In 2006, change beckoned. The then Labour government revealed plans for all new homes to be built to a “zero carbon” standard by 2016, meaning annual net carbon emissions from energy use would have to be zero.
But in 2015, a Conservative government abruptly scrapped the standard on the grounds it would slow the rate of home building.
That was a hammer blow for heat pump industry hopes that the standard would kindle the supply chains, trade skills and market certainty needed.
A subsequent Conservative government unveiled a “future homes standard” in 2019 to end fossil fuel heating systems in new-build properties, but not until 2025.
As a result, year after year, more and more new homes were connected to the gas grid, even as subsidies to replace gas boilers with heat pumps in existing homes were increased.
Small wonder that only 72,000 pumps were fitted last year, well short of the target that former leader Boris Johnson’s government set for 600,000 annual installations by 2028.
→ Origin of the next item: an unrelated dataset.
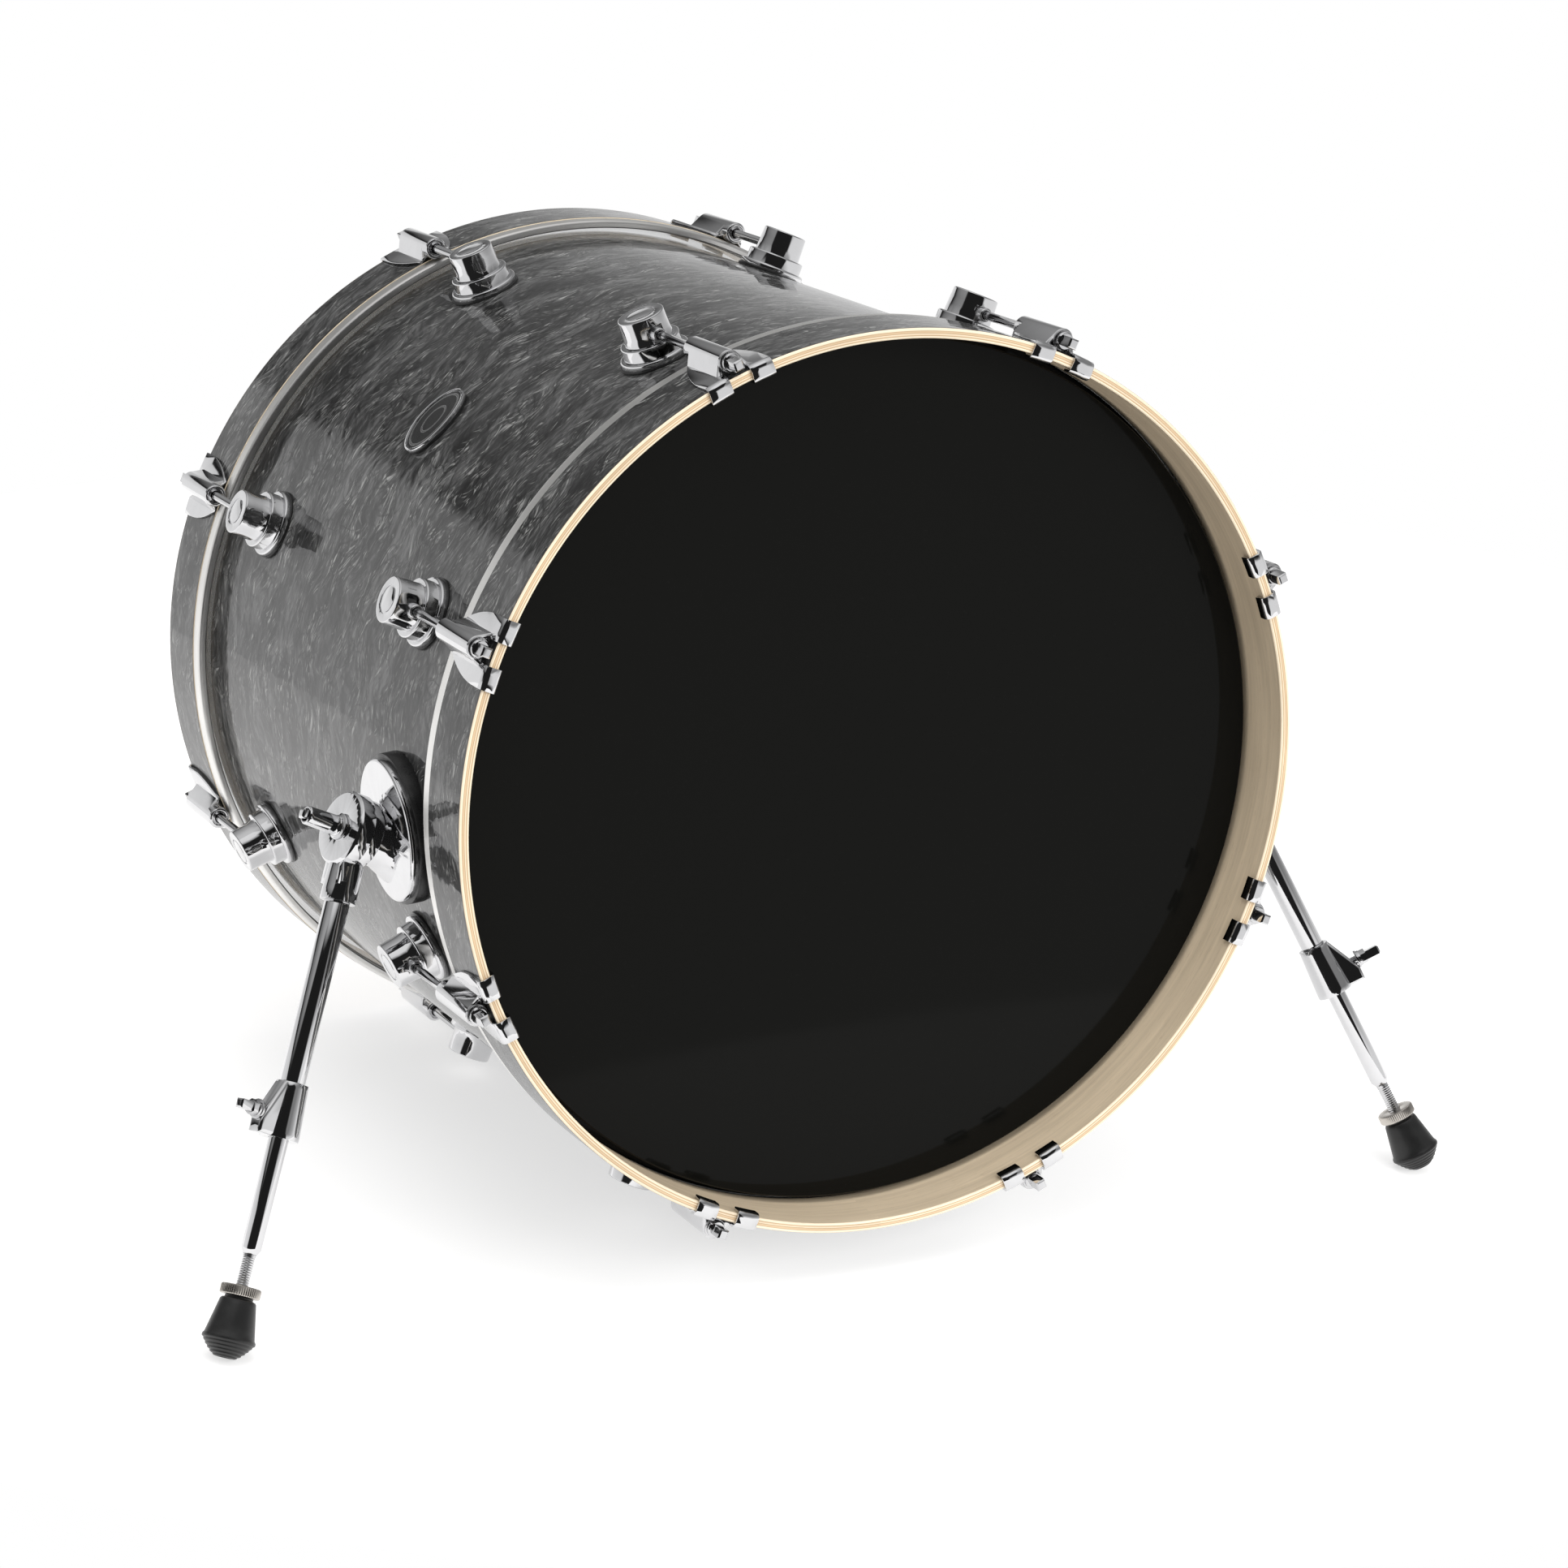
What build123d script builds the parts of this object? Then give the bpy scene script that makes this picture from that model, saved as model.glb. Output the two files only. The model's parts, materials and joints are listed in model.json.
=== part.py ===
from build123d import *

import os
from math import cos, radians, sin, tan

# A 22 by 18 inch bass drum that stands on the rear hoop and on two folding spur legs.
#
# The pieces are modelled in the drum's own frame: the origin is the middle of the drum, the drum's
# axis is Y, the front (resonant) head faces -Y, X is to the right and Z is up.  STANCE then leans
# the whole drum back and lifts it, so that it stands on the plane Z = 0.
# Hardware on the rim is modelled at the top of the drum, where "up" is outward, and turned into place.
# Lengths are millimetres and angles are degrees.

# Shell, its laminate skin and the two heads
SHELL_R = 279.4           # outside the laminate, half of 22 inches
SHELL_WALL = 7.0
HEAD_PLANE = 228.6        # bearing edge from the drum's middle, half of 18 inches
BEARING_FLAT = 0.7
WRAP = 0.6                # laminate thickness
WRAP_END = 226.0          # the laminate stops short of the bearing edge
FILM = 0.4                # head film thickness
FILM_GAP = 0.2            # between the laminate and the film's collar
COLLAR_END = 213.0        # where the film turns out into the flesh hoop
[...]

The UK has also dithered on another big heat pump barrier: relatively high electricity prices.
Heat pumps are vastly more efficient than gas boilers. They can produce three to four times as much heat energy per kilowatt hour of electricity used.
But that advantage evaporates when electricity is three times more expensive than gas, which it often has been in the UK.
That is partly because of policies that actively increase the price of electricity relative to gas. As much as 12 per cent of electricity bills have been made up of environmental and social levies recently, compared with 3 per cent of gas bills. Efforts to narrow this gap have been mooted for years but have yet to materialise.
Likewise, the UK still lacks enough of the big one-stop shops and agencies that have emerged from Ireland to the US state of Maine to help homeowners navigate the baffling mix of heat pump grants and installation options.
Also, it has a workforce that is very good at installing the gas boilers popular in the UK that typically cost £2,500-£3,000 to buy and fit, but is less accustomed to heat pumps, which can be more complex and far more costly.
None of these problems are insurmountable. The solutions are known and tested. A G7 country like the UK has the resources to implement them. One day, it might finally get a government with the will and acuity to put them in place.